Bruce had to learn how to do it right, which he did after the builder told him about the permits he needed. After the fact, they did all this, and it was done by experienced people who would have done it the same way at the beginning. There are three people who were known for being a receptor for those turtles. You call the turtle removal expert, then they move the turtles to this guy who gets a grand of turtle. He has made millions of dollars being the receiver of turtles.
When Rick traveled to Florida for the first time, he was very impressed with that state. He wanted to do more there, and that was why he bought the loan. Usually he won’t bother with learning or dealing with that until he has some chips invested.
Bruce finished by asking if the notes work like an auction or are for sale at a certain price. It almost works like eBay, although there is not a time in the bidding process. It is sitting up there, and usually they are $.80 on the dollar. They negotiate back and forth, and there is a lot that can go wrong if you do not know what you are doing when buying notes. However, there are people who will walk you through all this. Once they have all the documents and everything looks in order, including the assignments, you wire the money to the seller and they send you the original file. Afterwards, they will collect the payment for you.
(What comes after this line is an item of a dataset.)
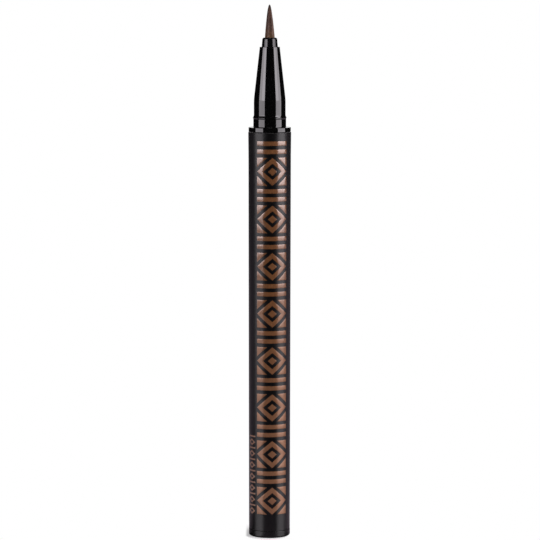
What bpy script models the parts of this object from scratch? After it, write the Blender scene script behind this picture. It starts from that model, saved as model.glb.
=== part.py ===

Bruce asked Rick about his favorite newsletter. He said he likes a lot of blogs, and his favorites are Mr. Money Moustache and the Wealthy Accountant. There is a large financial independent community that doesn’t really have much to do with real estate, but these are the ones he likes. Mr. Money Moustache retired at 30. He worked like a madman, saved 60-70% of his money, and was able to retire within 5 years. Rick noticed a lot of these people did coding. They may not like their job, but they make a lot of money doing it, save their money, and are able to retire early. Bruce wondered if he reads books too, which he said he does, usually ones dealing with early retirement. You have to figure out not only how to retire, but also how to retire and be happy.